Rich Apodaca took an interest and posted his (initial) port of the VFLib code, based on his own cheminformatics toolkit. Simultaneously, Mark Rijnbeek at the EBI decided to take a look at my code and managed to iron out the bugs, resulting in a Java version of the VF2 and Ullman implementations from VFLib that was based on the CDK for atom and bond matching. He recently sent me some benchmarks, which indicate that VF2 pretty much blows away Ullman for complex queries and is also faster than the current CDK code. He considered the following structure as the query
Clearly, this is not a structure that one would commonly use as a query molecule. However, it did occur as a substructure in a number of compounds in the Starlite database and while not necessarily realistic, is a stress test for a subgraph isomorphism algorithm. He then measured the time taken to perform the query against a bunch of compounds, using the Ullman, VF2 and CDK algorithms. The results are summarized below:
For each method, the same target compounds were employed. It should also be noted that the CDK code employs a heuristic filter (if the target has no nitrogens, it can’t match a query containing a nitrogen, etc.). As a result, it breaks out of the search in many cases, resulting in a query time of 0ms. But, impressively, the VF2 code performs very well, even though it is doing a substructure search for each target molecule (i.e., no heuristics to prevent an impossible search from being performed). Now, this is just one benchmark. It will be interesting to see the performance on small query structures – my initial results seem to indicate that VF2 is in general faster than the current CDK code, but not always by a significant amount (mean speedup for a small set of test cases was 17%, with a maximum of 90%). But this needs to be done more rigorously.

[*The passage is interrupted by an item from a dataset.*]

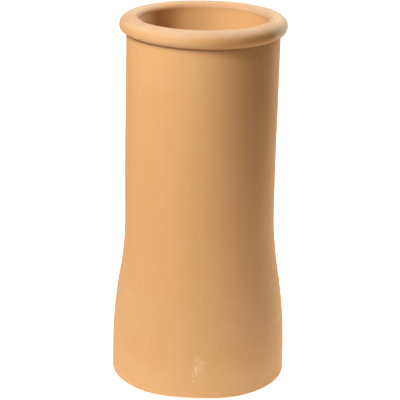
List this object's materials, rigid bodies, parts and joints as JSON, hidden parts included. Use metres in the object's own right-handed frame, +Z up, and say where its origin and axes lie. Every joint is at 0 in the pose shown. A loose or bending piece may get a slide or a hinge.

But many thanks to Mark for working on this problem – this will be of great benefit to the CDK!
Postscript
Another final issue remains and that is the fact that the VF2 code seems to return the unique set of matches. Thus when matching benzene against benzophenone there are two unique matches (one for each benzene ring). But since each benzene ring can be matched to the query benzene ring in 12 ways, there are a total of 24 non-unique matches. Now, I cannot think of a scenario where one needs the non-unique matches, so it seems that the current form of the VF2 algorithm is good enough. However, I’m probably missing something obvious, so if anybody knows why we might need all the non-unique matches, it would be appreciated.
Non unique matches are useful for calculation of the rmsd to a reference ligand during docking – a ring may have been rotated through 180 degrees with respect to it’s reference, but the resulting docking pose is still a close match to the original. Without checking every permutation of atoms, you’ll not get the lowest possible rmsd value.
I don’t remember ever using non unique matches in any of the 2D cheminformatics tools I have written though.
Thanks Richard – I knew I was missing something!
Rajarshi, great work. Is the benchmarking code available somewhere? Also, how was the matching done (first match or all, for example)?
As a tool to improve performance further, I was thinking it might be useful to create a standard benchmark suite for substructure search. As one of your most recent posts points out, it can be counterproductive to make assumptions about performance without testing and/or profiling.
Rich, I think the code was in the VF2 sources I sent you. In any case, I’ve updated it to a JUnit test – I can send that to you.
I agree that a standard benchmark suite would be good – maybe we can pool our tests and generate a data file with
target query nmatch
(where nmatch = 0 indicates there should be no match)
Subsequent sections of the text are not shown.